- _Exercise aim_: Reproduce exactly the lines from the one containing "What three.js and" through the one containing "const AXIS_HEIGHT = BULB_RADIUS;", both included, and nothing else.
═════ Record set
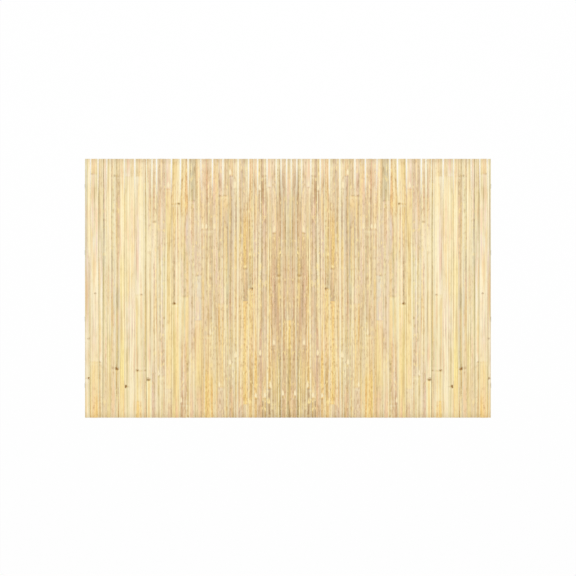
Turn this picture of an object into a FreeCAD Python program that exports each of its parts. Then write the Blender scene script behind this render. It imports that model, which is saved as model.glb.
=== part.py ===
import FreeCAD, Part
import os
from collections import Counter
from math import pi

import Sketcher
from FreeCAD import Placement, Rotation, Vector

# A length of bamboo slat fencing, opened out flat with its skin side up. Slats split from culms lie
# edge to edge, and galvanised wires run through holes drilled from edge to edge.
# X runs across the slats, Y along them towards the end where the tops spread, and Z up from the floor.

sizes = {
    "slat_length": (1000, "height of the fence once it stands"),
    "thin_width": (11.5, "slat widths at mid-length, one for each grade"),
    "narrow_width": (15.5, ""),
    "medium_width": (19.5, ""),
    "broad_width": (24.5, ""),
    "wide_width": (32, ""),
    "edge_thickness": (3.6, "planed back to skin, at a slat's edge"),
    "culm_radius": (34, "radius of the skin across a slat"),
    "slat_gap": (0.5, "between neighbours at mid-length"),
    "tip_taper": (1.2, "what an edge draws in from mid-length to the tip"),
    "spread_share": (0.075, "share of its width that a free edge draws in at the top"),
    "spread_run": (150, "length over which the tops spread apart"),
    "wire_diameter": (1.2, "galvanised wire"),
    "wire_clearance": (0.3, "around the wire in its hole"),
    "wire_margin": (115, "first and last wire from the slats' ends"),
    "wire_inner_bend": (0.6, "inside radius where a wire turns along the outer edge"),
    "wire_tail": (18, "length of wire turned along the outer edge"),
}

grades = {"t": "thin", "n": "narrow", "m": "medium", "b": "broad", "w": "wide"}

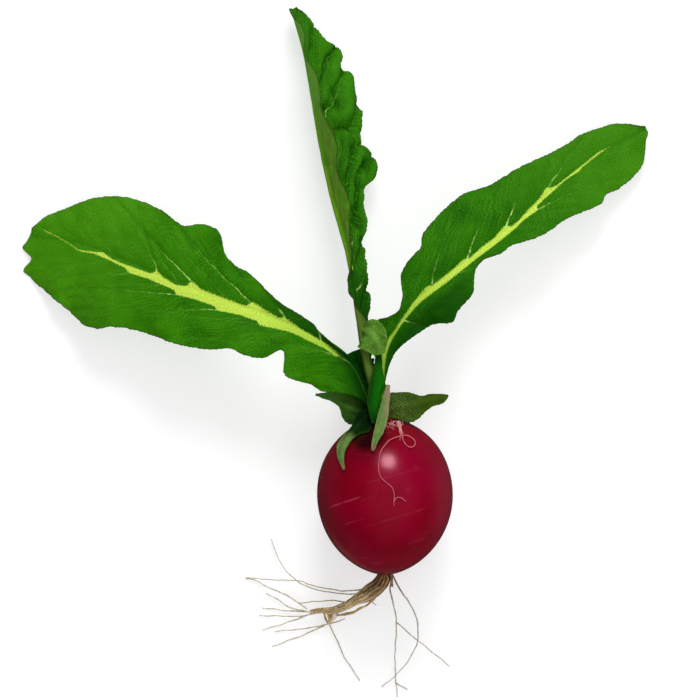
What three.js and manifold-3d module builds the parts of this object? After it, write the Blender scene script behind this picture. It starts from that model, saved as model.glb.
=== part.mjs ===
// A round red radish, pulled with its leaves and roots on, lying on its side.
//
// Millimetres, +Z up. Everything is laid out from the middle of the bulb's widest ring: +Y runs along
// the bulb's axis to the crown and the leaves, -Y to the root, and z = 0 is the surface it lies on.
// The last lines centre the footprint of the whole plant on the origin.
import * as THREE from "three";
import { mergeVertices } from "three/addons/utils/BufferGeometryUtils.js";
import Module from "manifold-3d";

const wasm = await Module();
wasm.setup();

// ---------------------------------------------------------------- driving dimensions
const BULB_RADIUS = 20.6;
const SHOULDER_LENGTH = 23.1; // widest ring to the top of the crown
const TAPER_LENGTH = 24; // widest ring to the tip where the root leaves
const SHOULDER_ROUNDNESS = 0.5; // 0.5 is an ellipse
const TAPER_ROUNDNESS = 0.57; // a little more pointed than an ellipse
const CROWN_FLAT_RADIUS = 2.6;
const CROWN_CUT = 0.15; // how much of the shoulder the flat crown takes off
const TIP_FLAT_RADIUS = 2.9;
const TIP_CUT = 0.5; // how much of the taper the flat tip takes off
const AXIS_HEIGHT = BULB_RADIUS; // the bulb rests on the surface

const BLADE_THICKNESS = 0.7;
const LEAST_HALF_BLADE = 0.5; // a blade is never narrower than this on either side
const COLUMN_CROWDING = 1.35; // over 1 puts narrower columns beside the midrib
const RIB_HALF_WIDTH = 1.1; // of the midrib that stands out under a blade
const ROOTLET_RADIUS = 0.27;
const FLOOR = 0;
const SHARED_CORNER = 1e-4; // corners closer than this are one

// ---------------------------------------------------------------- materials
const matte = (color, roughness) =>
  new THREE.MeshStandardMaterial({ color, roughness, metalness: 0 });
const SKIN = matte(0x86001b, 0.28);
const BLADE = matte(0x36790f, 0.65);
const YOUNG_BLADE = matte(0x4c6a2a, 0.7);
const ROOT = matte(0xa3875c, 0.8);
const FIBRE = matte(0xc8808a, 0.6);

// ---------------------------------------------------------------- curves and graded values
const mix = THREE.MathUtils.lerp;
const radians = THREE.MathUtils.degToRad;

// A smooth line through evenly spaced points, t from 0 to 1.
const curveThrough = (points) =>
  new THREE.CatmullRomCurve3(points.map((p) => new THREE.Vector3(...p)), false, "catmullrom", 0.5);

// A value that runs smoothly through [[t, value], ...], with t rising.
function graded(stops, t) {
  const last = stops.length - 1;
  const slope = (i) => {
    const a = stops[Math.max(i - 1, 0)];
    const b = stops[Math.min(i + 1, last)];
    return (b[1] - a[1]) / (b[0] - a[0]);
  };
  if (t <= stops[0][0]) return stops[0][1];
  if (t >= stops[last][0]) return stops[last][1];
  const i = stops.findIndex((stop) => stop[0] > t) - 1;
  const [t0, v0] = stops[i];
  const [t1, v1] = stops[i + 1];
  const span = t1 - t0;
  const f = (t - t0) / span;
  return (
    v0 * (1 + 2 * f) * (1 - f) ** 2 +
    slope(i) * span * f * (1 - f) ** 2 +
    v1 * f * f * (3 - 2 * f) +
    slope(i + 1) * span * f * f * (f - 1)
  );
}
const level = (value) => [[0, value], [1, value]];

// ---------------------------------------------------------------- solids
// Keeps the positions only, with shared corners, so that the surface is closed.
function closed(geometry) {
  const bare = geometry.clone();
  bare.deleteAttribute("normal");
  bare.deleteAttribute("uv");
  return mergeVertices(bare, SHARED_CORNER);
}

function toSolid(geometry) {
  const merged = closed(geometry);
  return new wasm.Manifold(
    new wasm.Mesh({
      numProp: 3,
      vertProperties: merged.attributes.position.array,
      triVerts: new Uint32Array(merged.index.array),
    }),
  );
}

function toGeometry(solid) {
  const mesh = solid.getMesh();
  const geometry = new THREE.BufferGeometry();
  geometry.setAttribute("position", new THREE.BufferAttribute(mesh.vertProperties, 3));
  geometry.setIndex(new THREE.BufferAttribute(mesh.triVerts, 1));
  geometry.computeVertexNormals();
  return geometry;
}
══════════
- _Output for this exercise_:
What three.js and manifold-3d module builds the parts of this object? After it, write the Blender scene script behind this picture. It starts from that model, saved as model.glb.
=== part.mjs ===
// A round red radish, pulled with its leaves and roots on, lying on its side.
//
// Millimetres, +Z up. Everything is laid out from the middle of the bulb's widest ring: +Y runs along
// the bulb's axis to the crown and the leaves, -Y to the root, and z = 0 is the surface it lies on.
// The last lines centre the footprint of the whole plant on the origin.
import * as THREE from "three";
import { mergeVertices } from "three/addons/utils/BufferGeometryUtils.js";
import Module from "manifold-3d";

const wasm = await Module();
wasm.setup();

// ---------------------------------------------------------------- driving dimensions
const BULB_RADIUS = 20.6;
const SHOULDER_LENGTH = 23.1; // widest ring to the top of the crown
const TAPER_LENGTH = 24; // widest ring to the tip where the root leaves
const SHOULDER_ROUNDNESS = 0.5; // 0.5 is an ellipse
const TAPER_ROUNDNESS = 0.57; // a little more pointed than an ellipse
const CROWN_FLAT_RADIUS = 2.6;
const CROWN_CUT = 0.15; // how much of the shoulder the flat crown takes off
const TIP_FLAT_RADIUS = 2.9;
const TIP_CUT = 0.5; // how much of the taper the flat tip takes off
const AXIS_HEIGHT = BULB_RADIUS; // the bulb rests on the surface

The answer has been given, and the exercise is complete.